I do wish they wouldn’t use the word music when they mean “music.” They mean a loud, shapeless, cacophonous, empty-headed, repetitive assault on the senses and the soul. And the problem is that it’s almost ubiquitous. Almost, but not quite. The one place – apart from the funeral parlour – where you could avoid it was the hospital. Of course, you had to get ill first, but it was a price worth paying. Now even this last repository of peace and quiet is to be removed.
“Beneficial effects on the brain”? What, when I can’t hear myself think!

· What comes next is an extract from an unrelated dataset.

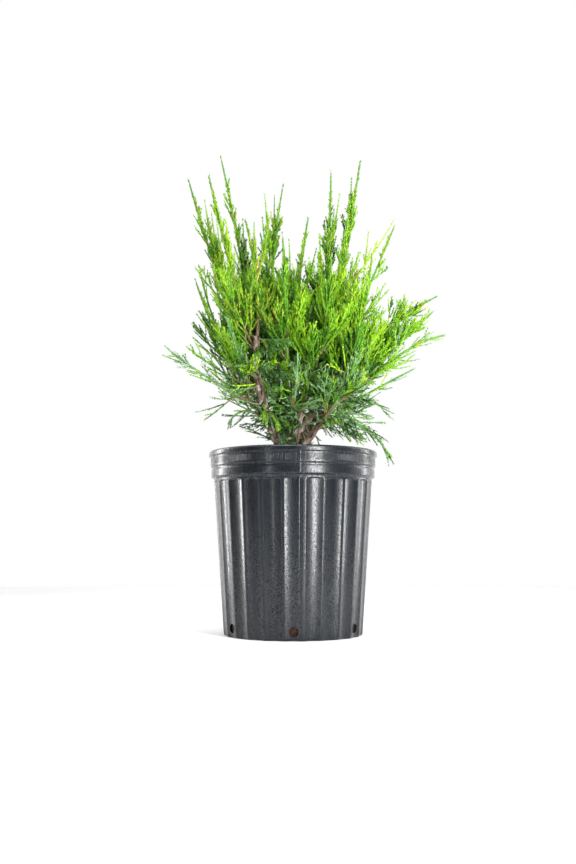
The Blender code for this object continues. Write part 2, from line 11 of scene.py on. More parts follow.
import bmesh
import bpy
import numpy as np
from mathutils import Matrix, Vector


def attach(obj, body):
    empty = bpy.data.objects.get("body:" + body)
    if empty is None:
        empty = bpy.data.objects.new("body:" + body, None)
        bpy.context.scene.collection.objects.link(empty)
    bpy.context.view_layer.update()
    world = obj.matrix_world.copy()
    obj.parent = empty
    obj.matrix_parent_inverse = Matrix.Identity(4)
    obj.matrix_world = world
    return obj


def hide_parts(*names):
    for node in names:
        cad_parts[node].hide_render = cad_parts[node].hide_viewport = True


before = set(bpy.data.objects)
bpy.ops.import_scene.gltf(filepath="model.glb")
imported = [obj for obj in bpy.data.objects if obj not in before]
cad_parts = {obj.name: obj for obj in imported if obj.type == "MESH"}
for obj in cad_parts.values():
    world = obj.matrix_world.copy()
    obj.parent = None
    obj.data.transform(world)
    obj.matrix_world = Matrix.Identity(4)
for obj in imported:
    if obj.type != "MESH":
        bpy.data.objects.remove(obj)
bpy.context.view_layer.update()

# %% [markdown]
# ## Sizes and small helpers
# Lengths are written in millimetres, as on a drawing, and turned into metres
# where a mesh is made.  A surface is a grid of points: one direction runs along
# a profile or a path, the other runs round it, and the last column joins the
# first.  Rows that shrink to a point are welded, so every shell is closed.

# %% Millimetres and mixing
MM = 0.001
UP = np.array((0.0, 0.0, 1.0))
WELD, TINY = 1e-6, 1e-12


def mix(a, b, share):
    """The value at a share of the way from a to b."""
    return a + (b - a) * share


def smooth_step(value):
    """0 below 0, 1 above 1, and 3v squared less 2v cubed between them."""
    held = np.clip(value, 0.0, 1.0)
    return held * held * (3 - 2 * held)


def unit(vectors):
    """Each vector divided by its own length."""
    return vectors / np.maximum(np.linalg.norm(vectors, axis=-1, keepdims=True), TINY)


def swung(first, second, turn):
    """Directions swung from the first towards the second: first cos turn + second sin turn."""
    turn = np.asarray(turn)[..., None]
    return first * np.cos(turn) + second * np.sin(turn)


def round_axis(radius, turn, height):
    """Points round the upright axis: (radius cos turn, radius sin turn, height)."""
    return np.stack([radius * np.cos(turn), radius * np.sin(turn), height], axis=-1).reshape(-1, 3)


def turns(count):
    """Equal steps of a full turn, in radians."""
    return 2 * np.pi * np.arange(count) / count


# %% A mesh from arrays
def put(name, points, faces, materials, kinds=None, smooth=True):
    """A mesh object from an array of points in millimetres and an array of faces with equal corners."""
    mesh = bpy.data.meshes.new(name)
    mesh.vertices.add(len(points))
    mesh.vertices.foreach_set("co", (points * MM).astype(np.float32).ravel())
    mesh.loops.add(faces.size)
    mesh.loops.foreach_set("vertex_index", faces.astype(np.int32).ravel())
    mesh.polygons.add(len(faces))
    mesh.polygons.foreach_set("loop_start", np.arange(0, faces.size, faces.shape[1], dtype=np.int32))
    if kinds is not None:
        mesh.polygons.foreach_set("material_index", kinds.astype(np.int32))
    mesh.update(calc_edges=True)
    if smooth:
        mesh.shade_smooth()
    for material in materials:
        mesh.materials.append(material)
    made = bpy.data.objects.new(name, mesh)
    bpy.context.scene.collection.objects.link(made)
    return made


def round_faces(rows, columns):
    """The quads of a grid whose last column joins the first: each joins two columns of two rows."""
    row, column = np.meshgrid(np.arange(rows - 1), np.arange(columns), indexing="ij")
    following = (column + 1) % columns
    corners = (
        row * columns + column,
        row * columns + following,
        (row + 1) * columns + following,
        (row + 1) * columns + column,
    )
    return np.stack(corners, axis=-1).reshape(-1, 4)


def weld(made):
    """Merges points that meet, as at a pole, and keeps the mesh's attributes."""
    welded = bmesh.new()
    welded.from_mesh(made.data)
    bmesh.ops.remove_doubles(welded, verts=welded.verts, dist=WELD)
    welded.to_mesh(made.data)
    welded.free()


def report(made):
    """Prints a piece's triangles and size."""
    made.data.calc_loop_triangles()
    corners = np.empty(len(made.data.vertices) * 3, dtype=np.float32)
    made.data.vertices.foreach_get("co", corners)
    corners = corners.reshape(-1, 3) / MM
    size = np.round(corners.max(axis=0) - corners.min(axis=0), 1)
    print(f"{made.name}: {len(made.data.loop_triangles)} triangles, {size} mm")


# %% [markdown]
# ## The camera
# The plant was seen from a little below the rim, about a metre away, with the
# view tilted up a few degrees.  The camera, the floor and the lamps could come
# last, but making them first lets every later step be judged in the right view.

# %% Camera
CAMERA_AT = (-5.0, -960.0, 92.5)
CAMERA_TILT, CAMERA_LENS, CAMERA_SENSOR = 6.4, 40.0, 36.0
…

If I walk along the promenade in Eastbourne there are oiks innumerable with their noise machines. If I take the wings of the morning and dwell in the uttermost parts of the public lavatories, the din is there also. Every programme on television from the local news bulletins to Songs of Praise is infected by it. I turned on a documentary about a walk through the Yorkshire Dales. I couldn’t hear the waterfalls at Aysgarth or the bluebirds over Malham Cove for the amplified racket. The Antarctic or the Kalahari, it’s all the same brain-dead monotony
There was once a programme about the value of silence, with a Trappist monastery as the setting. No – this is not a joke: the programme played “music” continuously. It goes without saying that Uniworsity Challenge is full of it as Paxo announces, “Here’s your music question…” But it isn’t. It’s only the usual effluent. But the university ought to be the antidote to this rubbish.

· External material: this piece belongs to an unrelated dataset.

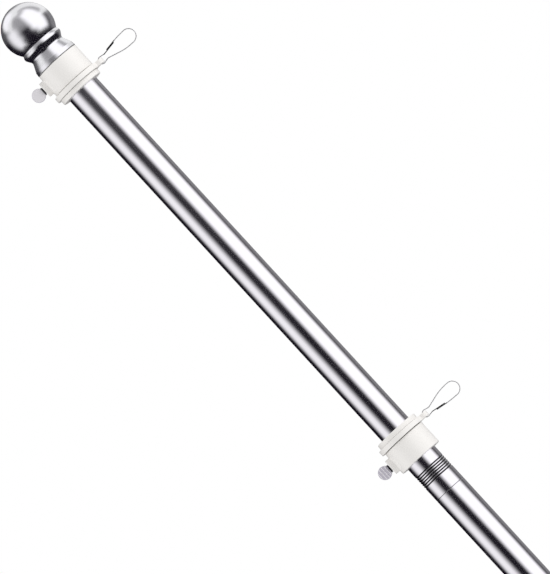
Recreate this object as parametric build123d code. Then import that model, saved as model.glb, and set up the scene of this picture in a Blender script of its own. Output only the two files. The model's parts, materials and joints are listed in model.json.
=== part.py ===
from build123d import *
from math import acos, atan2, cos, hypot, sin
import os

# A sectional steel flagpole for a wall bracket. It stands upright here, with +Z up the pole
# and the origin at the middle of its butt. The hooks point along +X and the thumb screws
# along -X. All sizes are in millimetres.

# Pole tube, made of equal lengths screwed end to end
pole_diameter = 25.4
pole_wall = 1.0
section_count = 4
section_length = 414.0
rim_chamfer = 0.35

# Grooves rolled into a tube to hold the threaded insert of its lower end
groove_count = 6
groove_pitch = 1.84
groove_depth = 0.45
groove_mouth = 1.3
lowest_groove_height = 12.3

# Threaded inserts: a socket above each seam and a plug with a stud below it
insert_clearance = 0.05
socket_length = 32.0
stud_plug_length = 24.0
stud_diameter = 16.0
stud_reach = 22.0
stud_lead_chamfer = 1.2
thread_clearance = 0.1

# Plugs that close the two ends of the pole
top_plug_length = 20.0
finial_stud_diameter = 8.0
finial_stud_spare = 3.0
butt_plug_depth = 18.0
butt_flange_thickness = 2.0
butt_plug_wall = 4.0
butt_edge_radius = 0.8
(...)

It’s in the supermarkets, the shopping centres and, when we get back to what’s laughingly called “normality,” it will return to the pubs and restaurants. It has already got quite near the hospitals by invading the GPs’ surgeries. They explain that its purpose is to blank out doctor-patient consultations. But I would rather, any day, overhear the doctor tell someone, “I’m sorry but that toe will have to come off” than be made to listen to the usual poisonous racket
The experts claim that people love this “music.” But they are wrong. You can’t love it any more than you can love opium or tranquillisers. You can, of course, be addicted to these things, but that’s a different thing altogether. As claim to love this stuff, you might as well claim to love arsenic.
And the worst of the damned cheek is that the experts are asking – no, demanding, for nobody asks for anything these days – that the licenses required in order to have “music” played in the wards should be paid for out of general taxation
It imposes itself – almost – everywhere. Please Mr Oik, Ms Philistine, leave us in peace when we’re ill.